If we represent with a scatter plot all the complaints we get the following image:

In [None]:
req_df[['Longitude', 'Latitude']].plot(kind='scatter',
    x='Longitude', y='Latitude', figsize=(10,10)).axis('equal')

If we use a different colour for each borough we obtain the following image:

In [None]:
f, ax = plt.subplots()
req_df[req_df['Borough'] == 'MANHATTAN'][['Longitude', 'Latitude']].plot(kind='scatter', x='Longitude', y='Latitude', ax=ax, figsize=(10,10)).axis('equal')
req_df[req_df['Borough'] == 'BROOKLYN'][['Longitude', 'Latitude']].plot(kind='scatter', ax=ax, x='Longitude', y='Latitude', color='r', figsize=(10,10)).axis('equal')
req_df[req_df['Borough'] == 'QUEENS'][['Longitude', 'Latitude']].plot(kind='scatter', ax=ax, x='Longitude', y='Latitude', color='g', figsize=(10,10)).axis('equal')
req_df[req_df['Borough'] == 'BRONX'][['Longitude', 'Latitude']].plot(kind='scatter', ax=ax, x='Longitude', y='Latitude', color='y', figsize=(10,10)).axis('equal')
req_df[req_df['Borough'] == 'STATEN ISLAND'][['Longitude', 'Latitude']].plot(kind='scatter', ax=ax, x='Longitude', y='Latitude', color='m', figsize=(10,10)).axis('equal')

Now, the previous image is not very representative and does not give us a lot of information since the entire city is covered with dots and it is hard to identify clusters of them.

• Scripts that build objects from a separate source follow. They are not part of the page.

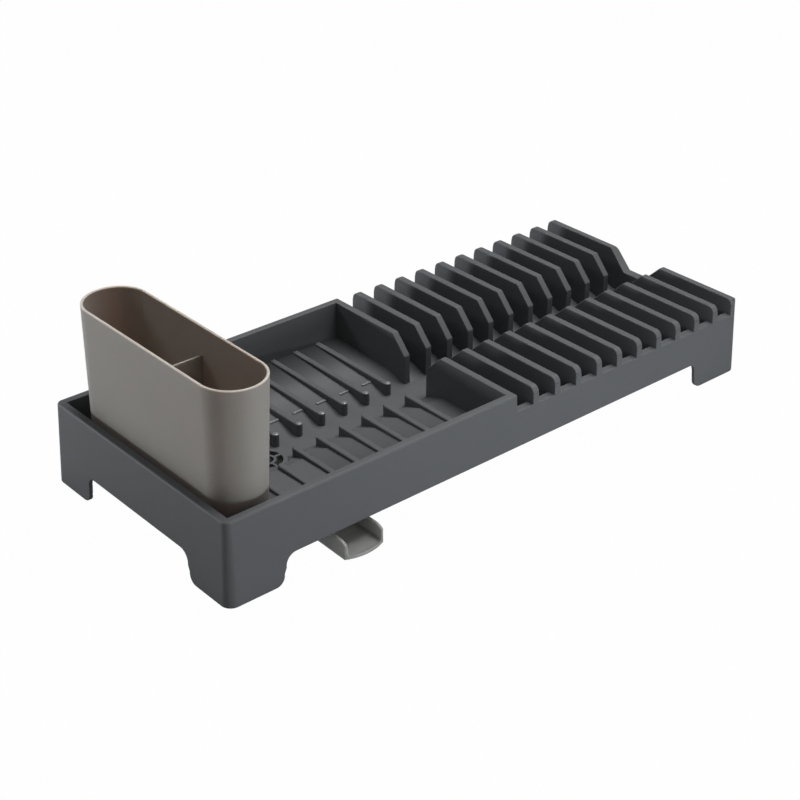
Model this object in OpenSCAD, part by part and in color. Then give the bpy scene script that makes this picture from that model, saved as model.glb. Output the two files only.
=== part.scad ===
// Dish drainer: a one-piece ribbed tray on four corner feet, a cutlery cup that
// lifts out, and a swivelling drain spout held by a clip-in grate.
// The origin is on the table, in the middle of the whole footprint.

/* [Tray] */
// Length of the tray at its rim
rim_length = 470; // [440:1:520]
// Width of the tray at its rim
rim_width = 193; // [184:1:220]
// Height of the rim above the table
tray_height = 60.6; // [58:0.2:70]
// How far each outer face leans out towards the table
wall_draft = 2.9; // [0:0.1:4]
// Radius of the upright corners at the rim
corner_radius = 4.6; // [4:0.2:12]
// Width of the rim, outer face to inner face
rim_thickness = 5.8; // [5.4:0.1:7]
// Thickness of the skirt that hangs down to the feet
skirt_thickness = 2.6; // [2:0.1:3.2]
// Thickness of the wall between the tub and the hollow behind it
tub_skin = 1.9; // [1.6:0.1:2.2]
// Thickness of the rims over the hollow walls
rim_skin = 2.4; // [2:0.1:3]
// Thickness of the floor
floor_thickness = 2.4; // [2:0.1:3]

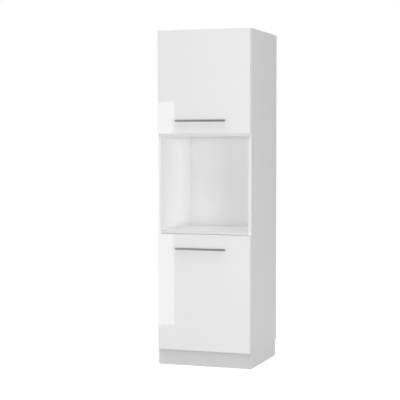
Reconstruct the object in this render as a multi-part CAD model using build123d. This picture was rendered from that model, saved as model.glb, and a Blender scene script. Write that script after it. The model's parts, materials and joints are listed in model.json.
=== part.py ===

We should then use a different kind of plot, hexbin will do just fine:

In [None]:
req_df[['Longitude', 'Latitude']].plot(kind='hexbin',
    x='Longitude', y='Latitude', mincnt=1, gridsize=80, colormap='jet', figsize=(10,6)).axis('equal')

It looks like Manhattan is a hot spot.  

**Where is the party??**
------------------------

Let´s take a look at the description of the complaints that could be associated with partying:

In [None]:
req_df[req_df['Complaint Type'] == 'Noise - Commercial']['Descriptor'].value_counts()


In [None]:
req_df[req_df['Complaint Type'] == 'Noise - Street/Sidewalk']['Descriptor'].value_counts()


In [None]:
req_df[req_df['Complaint Type'] == 'Noise - House of Worship']['Descriptor'].value_counts()


"Load music/party" seems to be the main reason behind the three previous types of complaints. In the following list we find "Loud Music/Party" to be the second most important reason of complaints.

In [None]:
req_df['Descriptor'].value_counts()


Let´s represent only the complaints of "Loud Music/Party" using the coordinates:

In [None]:
req_df[req_df['Descriptor'] == 'Loud Music/Party'].plot(
    kind='hexbin', x='Longitude', y='Latitude', gridsize=80,
    colormap='jet', mincnt=1, figsize=(10,6)).axis('equal')

We can see how north Manhattan has the highest concentration of these type of complaints. 

Let´s had to the representation complaints with the ´Descriptor´ "Loud Talking" and let´s had a time frame between 00:00 and 6:00:

In [None]:
req_df[(req_df.index.hour >= 0) & (req_df.index.hour < 6)
       & ((req_df['Descriptor'] == 'Loud Music/Party')|(req_df['Descriptor'] == 'Loud Talking'))
      ].plot(kind='hexbin', x='Longitude', y='Latitude',
                                       gridsize=80, colormap='jet', mincnt=1, figsize=(10,6)).axis('equal')

So, I am not from NYC and don´t know the city very well but It seems like Lower Manhattan and specially Upper Manhattan and Harlem are the places to go out.